On-Prem Is the New Cloud (For Enterprise AI)

David Lanstein

Co-founder and CEO at Atolio

A funny thing happens when a trend gets big enough: people who rarely agree start arriving at the same conclusion.

Recently, Chamath Palihapitiya asked whether “on-prem is the new cloud,” and Michael Dell replied: “True.” That short exchange captured something we’ve been hearing quietly and consistently from large enterprises for years:

If AI is going anywhere near your most sensitive information, the default architecture can’t be “ship it to a vendor’s cloud and hope for the best.”

For a lot of organizations, that’s not just a preference. It’s the line between possible and not happening.

Cloud AI breaks down where enterprises care most

When people say “cloud AI doesn’t work for enterprises,” what they usually mean is: cloud-first AI doesn’t work for the hardest enterprise requirements.

The moment you’re dealing with:

  • corporate strategy
  • board materials
  • product roadmaps
  • M&A plans
  • financial records
  • pricing models

…you run into the same set of constraints:

  • Privacy & security that can’t be “best effort”
  • Data sovereignty requirements across regions and business units
  • Compliance that demands provable controls, not marketing promises
  • Permissioning that has to map to real enterprise identity and access rules
  • Vendor risk concerns that show up in every serious procurement process

Cloud can be a great operating model for many workloads. But for “crown jewels” data, enterprises don’t want a debate. They want a guarantee.

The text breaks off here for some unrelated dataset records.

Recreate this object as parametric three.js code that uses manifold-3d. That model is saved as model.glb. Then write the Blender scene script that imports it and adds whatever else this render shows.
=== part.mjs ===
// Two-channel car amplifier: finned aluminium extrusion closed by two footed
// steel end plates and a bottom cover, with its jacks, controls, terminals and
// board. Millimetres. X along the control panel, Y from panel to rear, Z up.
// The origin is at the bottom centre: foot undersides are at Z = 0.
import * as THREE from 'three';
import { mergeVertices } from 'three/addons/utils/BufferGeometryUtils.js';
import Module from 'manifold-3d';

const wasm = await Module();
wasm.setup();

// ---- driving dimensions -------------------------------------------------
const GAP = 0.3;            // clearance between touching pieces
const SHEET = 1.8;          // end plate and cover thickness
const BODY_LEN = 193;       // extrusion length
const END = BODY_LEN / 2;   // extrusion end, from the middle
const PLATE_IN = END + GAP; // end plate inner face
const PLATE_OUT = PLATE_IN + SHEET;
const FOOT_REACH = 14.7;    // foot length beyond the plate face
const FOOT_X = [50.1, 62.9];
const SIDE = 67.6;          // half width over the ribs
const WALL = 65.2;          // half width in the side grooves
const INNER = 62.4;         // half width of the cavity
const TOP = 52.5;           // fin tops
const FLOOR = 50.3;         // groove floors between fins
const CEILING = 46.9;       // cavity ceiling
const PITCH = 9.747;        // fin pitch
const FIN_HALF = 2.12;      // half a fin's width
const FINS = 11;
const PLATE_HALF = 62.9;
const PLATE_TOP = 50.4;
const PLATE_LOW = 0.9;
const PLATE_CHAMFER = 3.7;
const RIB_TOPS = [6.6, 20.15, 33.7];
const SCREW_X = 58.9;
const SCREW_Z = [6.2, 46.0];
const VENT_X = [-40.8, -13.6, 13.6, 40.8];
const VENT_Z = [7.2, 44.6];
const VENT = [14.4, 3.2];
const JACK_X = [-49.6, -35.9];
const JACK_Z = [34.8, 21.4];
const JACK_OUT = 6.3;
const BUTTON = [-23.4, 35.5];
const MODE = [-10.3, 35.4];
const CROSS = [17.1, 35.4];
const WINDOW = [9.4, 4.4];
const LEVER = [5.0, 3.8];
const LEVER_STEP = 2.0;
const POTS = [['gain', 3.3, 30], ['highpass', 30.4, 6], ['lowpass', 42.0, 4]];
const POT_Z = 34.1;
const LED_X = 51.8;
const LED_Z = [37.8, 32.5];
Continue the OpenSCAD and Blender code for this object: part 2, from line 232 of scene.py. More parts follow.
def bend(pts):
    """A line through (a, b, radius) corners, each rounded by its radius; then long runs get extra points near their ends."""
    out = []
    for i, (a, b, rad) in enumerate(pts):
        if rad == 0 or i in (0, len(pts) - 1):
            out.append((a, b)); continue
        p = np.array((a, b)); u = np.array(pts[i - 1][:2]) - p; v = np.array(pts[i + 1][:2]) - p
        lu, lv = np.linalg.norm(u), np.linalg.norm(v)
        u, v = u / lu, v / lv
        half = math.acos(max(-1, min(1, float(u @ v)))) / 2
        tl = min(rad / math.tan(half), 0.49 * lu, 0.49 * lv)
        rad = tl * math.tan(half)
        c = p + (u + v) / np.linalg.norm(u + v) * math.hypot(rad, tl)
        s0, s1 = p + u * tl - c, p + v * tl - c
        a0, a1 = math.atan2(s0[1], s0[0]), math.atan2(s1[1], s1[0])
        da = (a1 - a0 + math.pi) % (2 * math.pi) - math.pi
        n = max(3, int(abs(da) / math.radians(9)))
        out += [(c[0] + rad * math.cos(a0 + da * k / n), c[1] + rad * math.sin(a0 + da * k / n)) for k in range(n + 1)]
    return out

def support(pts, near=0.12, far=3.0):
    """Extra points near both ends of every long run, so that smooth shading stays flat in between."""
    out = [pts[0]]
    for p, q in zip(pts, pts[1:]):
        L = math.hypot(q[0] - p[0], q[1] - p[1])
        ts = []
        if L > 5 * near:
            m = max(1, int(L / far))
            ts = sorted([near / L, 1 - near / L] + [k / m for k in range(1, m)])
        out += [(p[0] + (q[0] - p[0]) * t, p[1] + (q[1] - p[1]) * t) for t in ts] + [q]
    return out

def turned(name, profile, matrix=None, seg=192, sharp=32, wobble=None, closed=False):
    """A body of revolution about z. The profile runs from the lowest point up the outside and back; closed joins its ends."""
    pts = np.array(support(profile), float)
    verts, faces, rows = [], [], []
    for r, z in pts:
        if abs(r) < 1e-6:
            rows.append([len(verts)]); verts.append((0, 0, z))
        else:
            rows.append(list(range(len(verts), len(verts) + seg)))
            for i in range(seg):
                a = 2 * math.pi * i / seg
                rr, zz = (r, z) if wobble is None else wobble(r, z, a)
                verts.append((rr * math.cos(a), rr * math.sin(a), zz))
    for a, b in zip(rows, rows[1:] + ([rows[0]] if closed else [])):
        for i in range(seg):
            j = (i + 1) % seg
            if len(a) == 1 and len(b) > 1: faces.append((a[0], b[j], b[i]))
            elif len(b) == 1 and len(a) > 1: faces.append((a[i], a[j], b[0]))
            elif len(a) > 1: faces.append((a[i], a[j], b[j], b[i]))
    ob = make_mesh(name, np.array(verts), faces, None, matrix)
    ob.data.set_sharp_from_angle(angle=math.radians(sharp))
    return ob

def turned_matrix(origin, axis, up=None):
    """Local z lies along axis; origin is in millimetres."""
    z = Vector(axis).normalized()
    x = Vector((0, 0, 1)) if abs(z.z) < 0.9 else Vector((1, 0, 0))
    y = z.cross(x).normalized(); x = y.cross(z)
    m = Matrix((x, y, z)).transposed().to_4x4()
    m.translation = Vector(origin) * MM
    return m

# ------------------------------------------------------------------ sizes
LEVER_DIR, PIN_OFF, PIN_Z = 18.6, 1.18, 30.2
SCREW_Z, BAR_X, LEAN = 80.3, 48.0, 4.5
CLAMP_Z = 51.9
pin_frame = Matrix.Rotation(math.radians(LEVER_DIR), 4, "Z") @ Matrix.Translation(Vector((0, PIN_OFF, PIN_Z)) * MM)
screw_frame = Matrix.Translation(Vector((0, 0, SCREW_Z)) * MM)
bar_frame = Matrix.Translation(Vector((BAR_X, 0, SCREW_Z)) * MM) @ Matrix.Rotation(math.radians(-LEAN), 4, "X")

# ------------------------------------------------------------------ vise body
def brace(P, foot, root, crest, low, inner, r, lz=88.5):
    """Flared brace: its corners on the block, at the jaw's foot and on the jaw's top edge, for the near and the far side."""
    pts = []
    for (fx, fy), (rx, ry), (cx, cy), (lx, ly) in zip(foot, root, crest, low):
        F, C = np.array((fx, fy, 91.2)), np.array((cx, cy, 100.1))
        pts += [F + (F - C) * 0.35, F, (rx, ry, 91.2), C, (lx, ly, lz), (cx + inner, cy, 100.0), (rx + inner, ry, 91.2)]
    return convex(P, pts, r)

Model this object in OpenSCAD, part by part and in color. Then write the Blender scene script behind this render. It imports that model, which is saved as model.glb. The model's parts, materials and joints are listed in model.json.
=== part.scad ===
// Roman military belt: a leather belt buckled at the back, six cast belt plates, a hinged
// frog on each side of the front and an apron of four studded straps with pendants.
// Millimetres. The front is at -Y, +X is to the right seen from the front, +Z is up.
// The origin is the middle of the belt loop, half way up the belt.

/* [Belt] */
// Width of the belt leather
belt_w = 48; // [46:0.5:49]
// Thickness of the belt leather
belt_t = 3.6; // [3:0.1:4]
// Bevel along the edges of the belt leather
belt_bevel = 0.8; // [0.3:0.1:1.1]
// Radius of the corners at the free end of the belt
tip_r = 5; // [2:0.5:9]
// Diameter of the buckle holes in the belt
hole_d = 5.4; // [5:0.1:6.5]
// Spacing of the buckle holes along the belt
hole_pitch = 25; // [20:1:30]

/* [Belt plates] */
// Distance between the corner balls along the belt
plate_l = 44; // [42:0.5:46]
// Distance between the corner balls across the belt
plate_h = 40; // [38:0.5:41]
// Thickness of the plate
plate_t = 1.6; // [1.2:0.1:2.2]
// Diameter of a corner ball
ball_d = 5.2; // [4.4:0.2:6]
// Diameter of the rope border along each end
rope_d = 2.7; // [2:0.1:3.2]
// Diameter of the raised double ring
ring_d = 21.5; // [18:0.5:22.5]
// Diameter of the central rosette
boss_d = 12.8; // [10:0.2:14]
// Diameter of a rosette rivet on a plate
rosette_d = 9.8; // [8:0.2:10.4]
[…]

And the cleanest guarantee is simple:

Keep the AI inside the walls.

We heard this before we built anything

Before we wrote a line of code at Atolio, we spent time talking with leaders across the Fortune 1000. Security, IT, data, and the business owners who actually live in the mess of modern enterprise information.

The pattern was clear:

If an AI solution is going to touch our most sensitive internal data, it must run on our infrastructure, not in a vendor’s cloud.

That wasn’t paranoia. It was experience.

Enterprises have already seen what happens when tools that were built for convenience get asked to carry the weight of regulated, high-stakes data. The architecture that looks “fast” at the beginning becomes a liability at scale, especially when the questions shift from “Can it demo?” to “Can it be trusted?”

SaaS-first was easier. It just wasn’t acceptable.

Most enterprise AI search products went SaaS-first, and it's not hard to understand why. It's...

  • easier to build
  • easier to scale
  • easier to deploy
  • easier to sell

But for organizations with strict regulatory and security mandates (think banks, defense contractors, healthcare, government, and other public sector organizations with critical infrastructure and highly-sensitive IP), a SaaS-first architecture is often a dealbreaker before the conversation even starts.

Not because those teams are anti-cloud as a philosophy.

Because their risk model doesn’t allow “external by default.”

On-prem doesn’t mean “old.” It means “controlled.”

There’s a misconception that on-prem equals slow, clunky, and outdated. In reality, modern on-prem (or private infrastructure) can be:

  • cloud-native in design
  • containerized and orchestrated
  • integrated with enterprise IAM and permissions
  • deployed in your VPC, data center, or secure environment
  • compatible with the models you choose and the controls you require

The point isn’t nostalgia.

The point is control.

Who has access, where data flows, how it’s processed, what’s logged, what’s retained, and what can be audited. Those are enterprise requirements, not “nice-to-haves.”

The market is catching up and retrofits are expensive

What Chamath and Dell are saying publicly is what many enterprise teams have been saying privately for years.

The difference is timing.

A lot of SaaS-native platforms are now trying to “retrofit” their products for enterprise-grade requirements. Private deployments, strict permissioning, security controls, data locality, model choice, auditability.

Those are not features you bolt on.

They’re architectural decisions.

At Atolio, we started there.

We designed around the hard constraints from day one because that’s what enterprises told us they needed if AI search was going to be trusted with real internal knowledge.

Where this goes next

I expect the next wave of “enterprise AI” will look less like consumer AI packaged for business, and more like:

  • AI that runs where the data already lives
  • AI that honors enterprise permissions by default
  • AI that can be audited, governed, and proven
  • AI that doesn’t require compromising on sovereignty or security

In other words: AI that behaves like enterprise infrastructure.

If you’re building or buying AI systems right now, here’s a simple test:

If your AI can’t live inside your environment, can it really be trusted with your most important knowledge?

For many enterprises, the answer is increasingly obvious.